The state argued the lawsuit should be dismissed because the law was not intended to discriminate against minorities.

Washington’s head elections official, Secretary of State Sam Reed, supports minority rights but believes it is a “rational and reasonable sanction for society to demand that felons lose their voting rights while in prison or under community supervision,” spokesman David Ammons said.

Last year, lawmakers passed a law that allows convicted felons to reregister to vote once they’re no longer on parole or probation. Previously, felons who were no longer in Washington state custody but owed court-ordered fines and restitution were barred from voting. The new law that took effect in July removes the requirement that felons must pay off all their debts before their rights are restored.
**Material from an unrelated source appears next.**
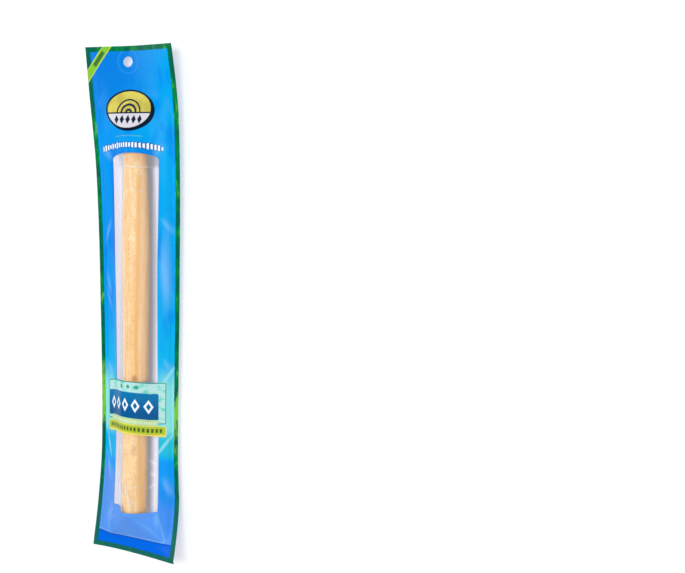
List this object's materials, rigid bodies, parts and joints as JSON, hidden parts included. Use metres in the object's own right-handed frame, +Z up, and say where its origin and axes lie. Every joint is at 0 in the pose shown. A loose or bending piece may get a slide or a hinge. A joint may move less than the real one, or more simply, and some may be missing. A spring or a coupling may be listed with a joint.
{
  "type": "miswak stick in sealed pouch",
  "caption": "Straight peeled root stick for chewing, sealed in a clear sleeve inside a flat printed film pouch with a long window and a hang hole in its header.",
  "frame": {"origin": "on the flat strip of the back film that rests on the table, under the stick, at half the pouch's length", "axes": "+X to the right across the pouch, +Y along the stick towards the header with the hang hole, +Z up out of the window"},
  "size_m": [0.0455, 0.2162, 0.0141],
  "materials": {
    "wood": "matte, peeled root wood with fine lengthwise fibres",
    "printed_film": "glossy printed film, blue outside and whitish inside",
    "clear_film": "clear glossy film",
    "sleeve_film": "clear soft film with fine wrinkles"
  },
  "bodies": {
    "root": {"miswak_stick": "wood", "sleeve_front": "sleeve_film", "sleeve_back": "sleeve_film", "window_film": "clear_film", "pouch_front": "printed_film", "pouch_back": "printed_film"}
  },
  "joints": []
}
However, felons’ voting rights could be revoked if they fail to make regular payments on their legal obligations.

Other states and the District of Columbia have varying restrictions on restoring felons’ voting rights. Washington’s neighbor, Oregon, automatically returns voting rights to felons once they’re released from prison.

Maine and Vermont are the only states that allow those behind bars to cast ballots.

In her dissent, 9th Circuit Judge Margaret McKeown wrote that the majority “has charted territory that none of our sister circuits has dared to explore.” She noted that three other appellate courts — the 1st Circuit in a Massachusetts case, the 2nd Circuit in a New York case, and the 11th Circuit in a Florida case — “have all determined that vote denial challenges to felon disenfranchisement laws are not cognizable under the Voting Rights Act.”

Felon voters were central to a Republican court challenge to the results of Washington state’s 2004 gubernatorial race. The challenge focused heavily on votes cast by felons who hadn’t had their rights restored. Gov. Chris Gregoire beat Republican Dino Rossi by 133 votes after two recounts and the unsuccessful court challenge.